The observed responses at untreated sites support the role of imiquimod in enhancing adaptive immunity, as already shown in a neu-transgenic mouse breast cancer model (11). CD4 T-cell depletion improved efficacy, suggesting that regulatory T cells play a role in inhibition of the immune response. Given the pleiotropic effects of imiquimod, Dewan and colleagues could not conclude whether the modulation of lymphocyte recruitment, angiogenesis inhibition, or T-cell function influenced the observed efficacy.

The first step in testing the triple combination in a phase II clinical trial is presented in this issue of Clinical Cancer Research by Demaria and colleagues (2). In direct translation, Adams and colleagues conducted a prospective, nonrandomized, phase II trial of topical imiquimod, 5%, applied 5 days per week for 8 weeks in a cohort of 10 women with breast cancer skin metastases, assessing safety and immunologic endpoints. All 10 women were heavily pretreated and had failed multiple prior therapies. This approach was well tolerated with limited grade 1 and 2 local and systemic side effects including flu-like symptoms and local injection site reactions. Partial responses were observed in 2 patients with the remaining experiencing progression (2), no response (1), or stable disease (5). Elegantly, serial biopsies of the tumor were conducted before and after treatment to assess surface phenotype of tumor-infiltrating lymphocytes and intracellular cytokines both immediately ex vivo and following culture. Additional corollary studies included a cytokine profile developed from tumor supernatant assaying for IFN-γ, IFN-α2, IL-1b, RANTES, IL-6, IL-10, and IL-17. Despite the extensive corollary work conducted, all immunohistochemical and cytokine endpoints failed to show consistent trends pre- versus posttreatment. Among responding patients, robust tumor-infiltrating lymphocyte populations of CD4 and CD8 T cells were observed with increased local cytokine production of IFN-γ and IFN-α2 posttreatment in one of 2 responders and decreased local cytokine production of IL-6 and IL-10 in the second responder. Interestingly, these observations support the augmentation of a TH1 response and downmodulation of the immunosuppressive cytokine milieu.

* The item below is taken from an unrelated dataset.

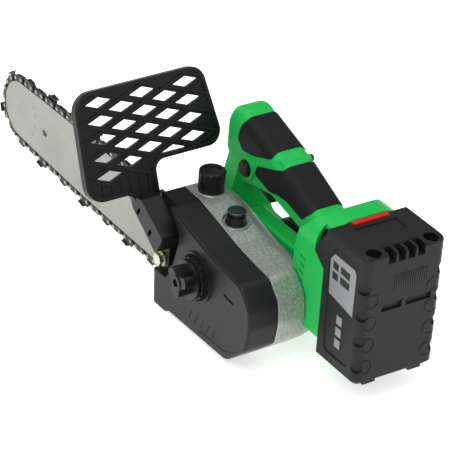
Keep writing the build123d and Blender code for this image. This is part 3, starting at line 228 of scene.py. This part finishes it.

In addition to successfully meeting the primary endpoints of safety and feasibility, Adams and colleagues challenge current preclinical models, as their limited clinical series did not observe increased dendritic cell infiltrate or inflammatory cytokine profiles across patients treated with imiquimod. Significant heterogeneity in pretreatment tumor microenvironments was observed, which illustrates that baseline immune profile is likely relevant to respond to immunomodulatory therapy. Although multiple potential explanations for these observations exist, the series is too limited in number to draw conclusions. Intriguingly, 2 patients later received hormone therapy and achieved complete responses, reminiscent of prior observations of sensitized responses to standard chemotherapies following cancer vaccines (12). The promising translational work of Demaria and colleagues is now beginning its next phase, applying imiquimod in combination with radiation therapy.

No potential conflicts of interest were disclosed.